Ese trabajo sin pausa nunca fue suficiente para llegar tan lejos. Las víctimas fueron la clave, ellas prendieron la mecha que permitió iluminar un siniestro pasado, el mismo que habían ocultado hasta entonces incluso a sus familiares. Sin las víctimas, la investigación periodística estaba abocada al fracaso, pese a sus escandalosas revelaciones. Ni la Iglesia, por estrategia de autodefensa, ni la clase política, enfrascada en otros sucesos, parecían dispuestas a moverse para buscar soluciones al problema.
Un buzón abierto en una cuenta de correo al que las víctimas podían enviar sus testimonios se convirtió durante meses en el principal archivo vivo de cientos de delitos ocultos durante décadas que habían quedado sin castigo.
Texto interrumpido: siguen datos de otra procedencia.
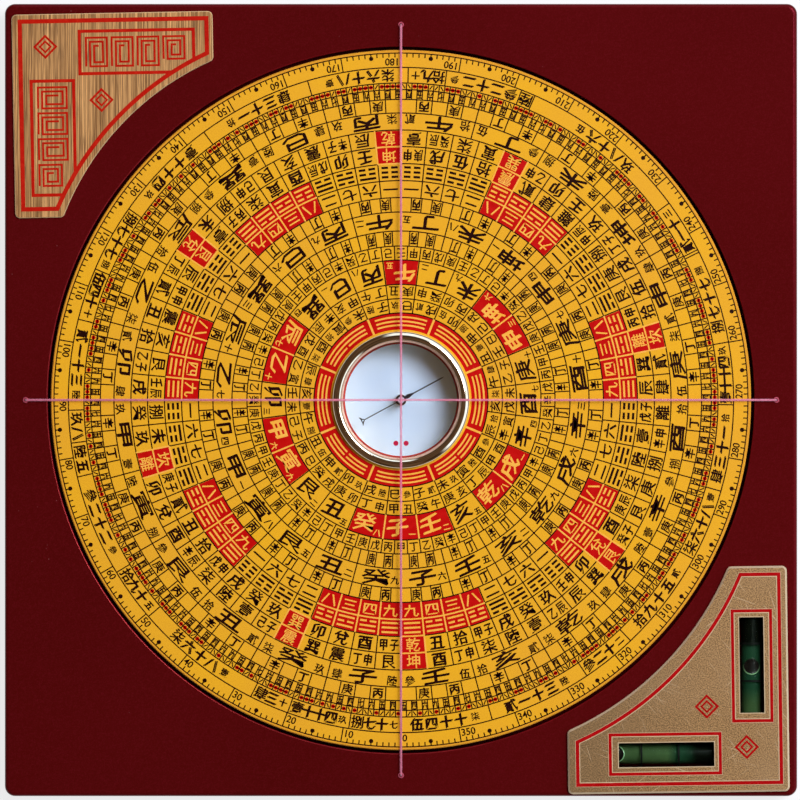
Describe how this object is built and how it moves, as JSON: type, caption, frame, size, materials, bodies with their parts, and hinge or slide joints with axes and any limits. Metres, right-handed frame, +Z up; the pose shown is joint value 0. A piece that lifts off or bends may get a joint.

Los periodistas llamaron, y cuidaron, a cientos de personas que habían enviado antes por escrito su experiencia. Muchas se atrevieron a contar después en EL PAÍS el infierno que habían vivido.
La Iglesia reaccionó tarde y con desgana al aluvión de casos destapados por el periódico. La Conferencia Episcopal tomó algunas medidas de aparente transparencia, pero apenas se preocupó de investigar aquellos sucesos.
EL PAÍS, con tanta precisión como perseverancia, acumuló en un archivo del horror todos los hechos conocidos, investigados, contrastados y publicados. Un listado de la maldad que entregó al papa Francisco, quien se preocupó por el problema español y pidió colaboración para quitar el velo a aquella realidad tan oscura.
La política intervino finalmente en 2022, cuando el Congreso encargó al Defensor del Pueblo una investigación a fondo. Muchos muros levantados por la Iglesia para ocultar el infierno habían sido derribados para entonces por la acción periodística de EL PAÍS y de otros medios que se sumaron a la denuncia. Pero faltaba el impulso final de una investigación oficial con suficientes recursos de conocimiento, talento y rigor para fabricar la radiografía más completa de la pederastia en la Iglesia.
Nunca un esfuerzo periodístico mereció tanto la pena, aunque llegara 40 años tarde.